When World Models Dream Wrong: Physical-Conditioned Adversarial Attacks against World Models
Zhixiang Guo 1, Siyuan Liang 1, Andras Balogh 2, Noah Lunberry 1, Rong-Cheng Tu 1, Mark Jelasity 2, Dacheng Tao 1
Published on arXiv
2602.18739
Input Manipulation Attack
OWASP ML Top 10 — ML01
Key Finding
Achieves 0.55 attack success rate under targeted setting while increasing FID by only ~9% and FVD by ~3.9%, with downstream training on attacked videos worsening planning performance by ~20%.
PhysCond-WMA
Novel technique introduced
Generative world models (WMs) are increasingly used to synthesize controllable, sensor-conditioned driving videos, yet their reliance on physical priors exposes novel attack surfaces.
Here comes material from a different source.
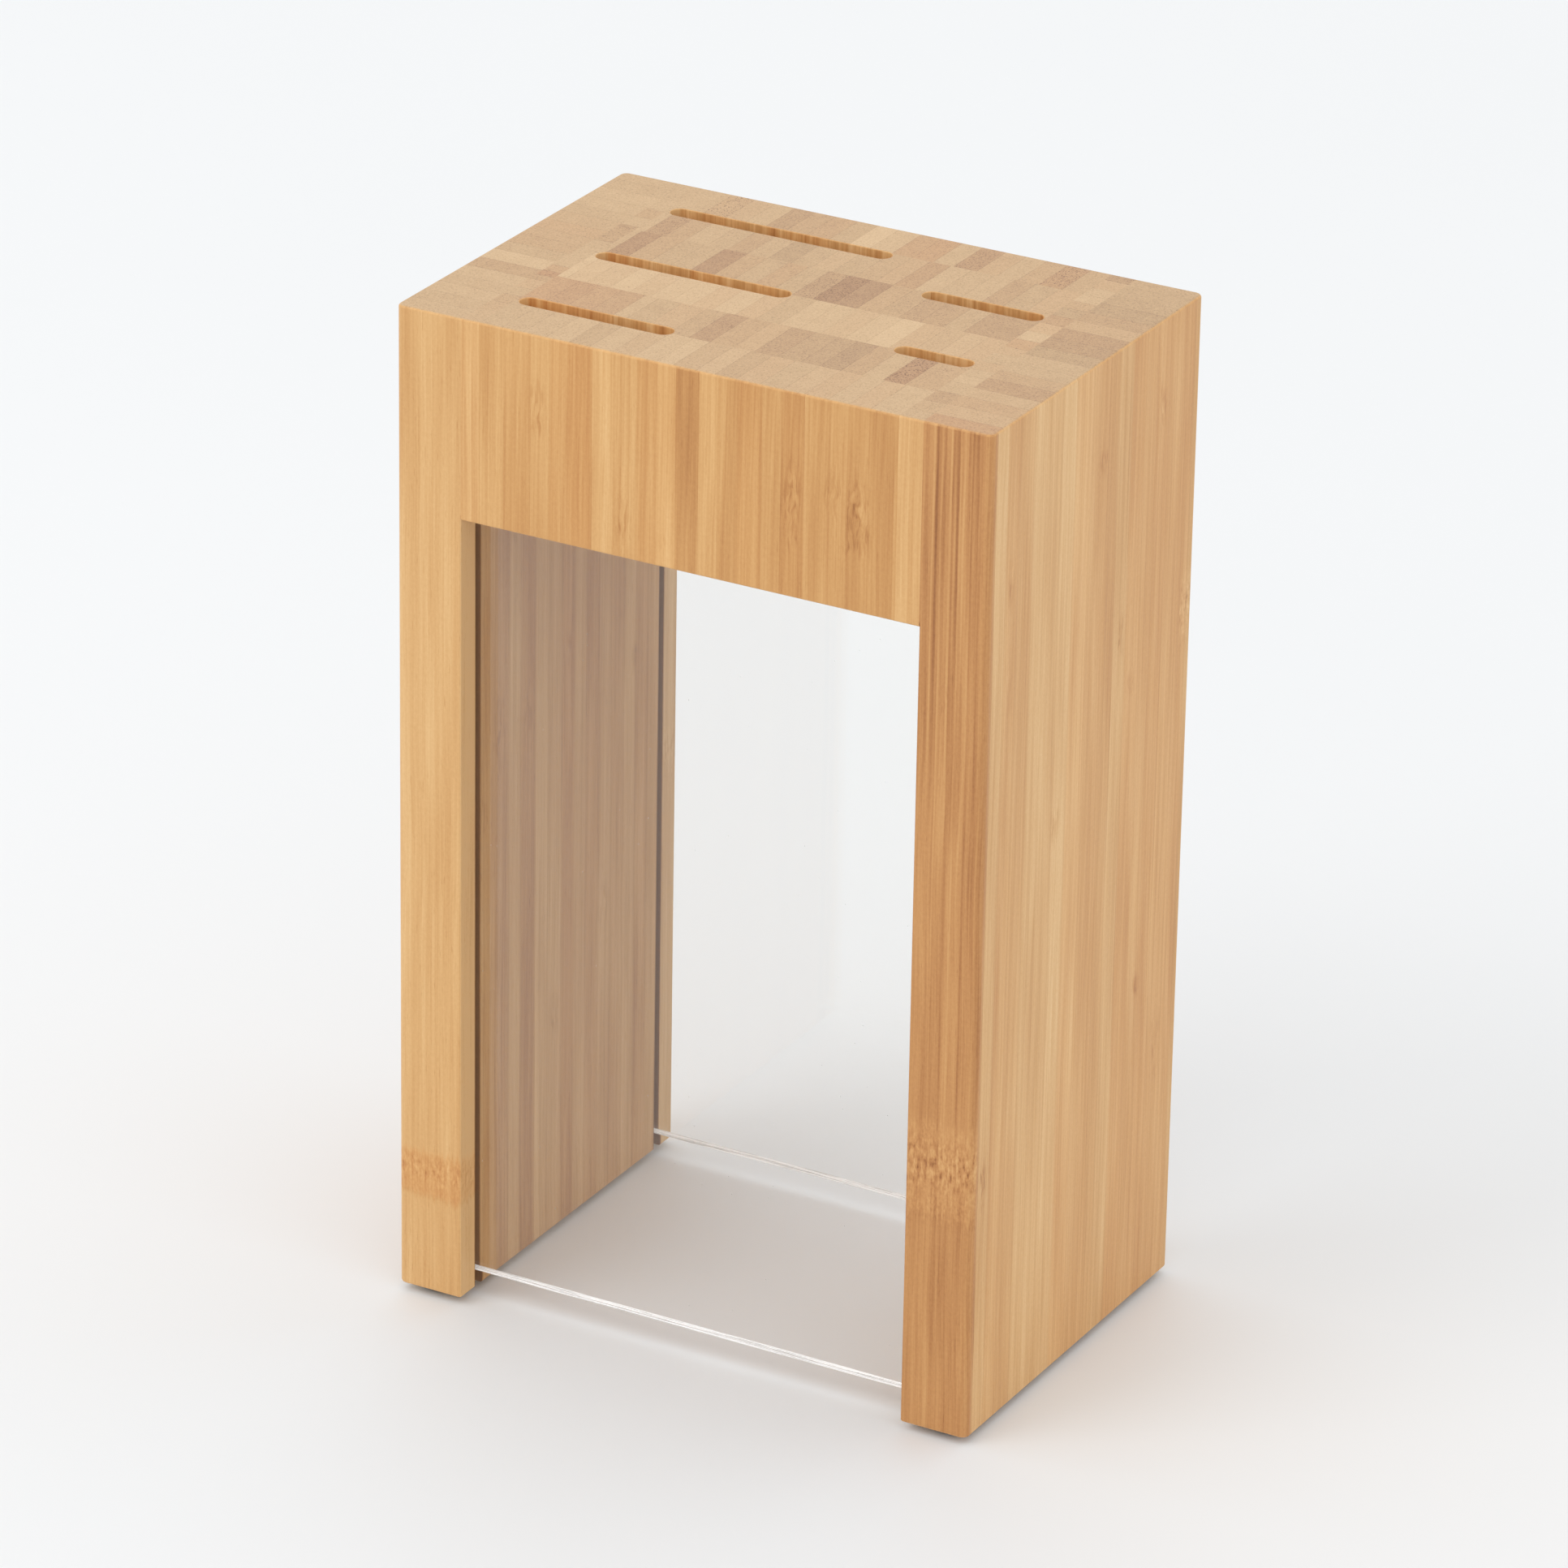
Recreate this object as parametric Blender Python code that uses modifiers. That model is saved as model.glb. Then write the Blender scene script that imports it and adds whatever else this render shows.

In this paper, we present Physical-Conditioned World Model Attack (PhysCond-WMA), the first white-box world model attack that perturbs physical-condition channels, such as HDMap embeddings and 3D-box features, to induce semantic, logic, or decision-level distortion while preserving perceptual fidelity. PhysCond-WMA is optimized in two stages: (1) a quality-preserving guidance stage that constrains reverse-diffusion loss below a calibrated threshold, and (2) a momentum-guided denoising stage that accumulates target-aligned gradients along the denoising trajectory for stable, temporally coherent semantic shifts. Extensive experimental results demonstrate that our approach remains effective while increasing FID by about 9% on average and FVD by about 3.9% on average. Under the targeted attack setting, the attack success rate (ASR) reaches 0.55. Downstream studies further show tangible risk, which using attacked videos for training decreases 3D detection performance by about 4%, and worsens open-loop planning performance by about 20%. These findings has for the first time revealed and quantified security vulnerabilities in generative world models, driving more comprehensive security checkers.
Key Contributions
- PhysCond-WMA: the first white-box adversarial attack targeting physical conditioning channels (HDMap, 3D-box) of diffusion-based generative world models for autonomous driving
- Two-stage optimization pipeline: a quality-preserving guidance stage (reverse-diffusion loss threshold) and a momentum-guided denoising stage for stable, temporally coherent semantic shifts
- Quantitative demonstration of downstream risks — attacked synthetic videos used for training degrade 3D detection by ~4% and worsen open-loop planning by ~20%
🛡️ Threat Analysis
PhysCond-WMA crafts adversarial perturbations on physical-condition input channels (HDMap embeddings, 3D-box features) to manipulate the diffusion-based world model's outputs at inference time, inducing semantic and decision-level distortion — a classic input manipulation attack adapted for conditional generative models.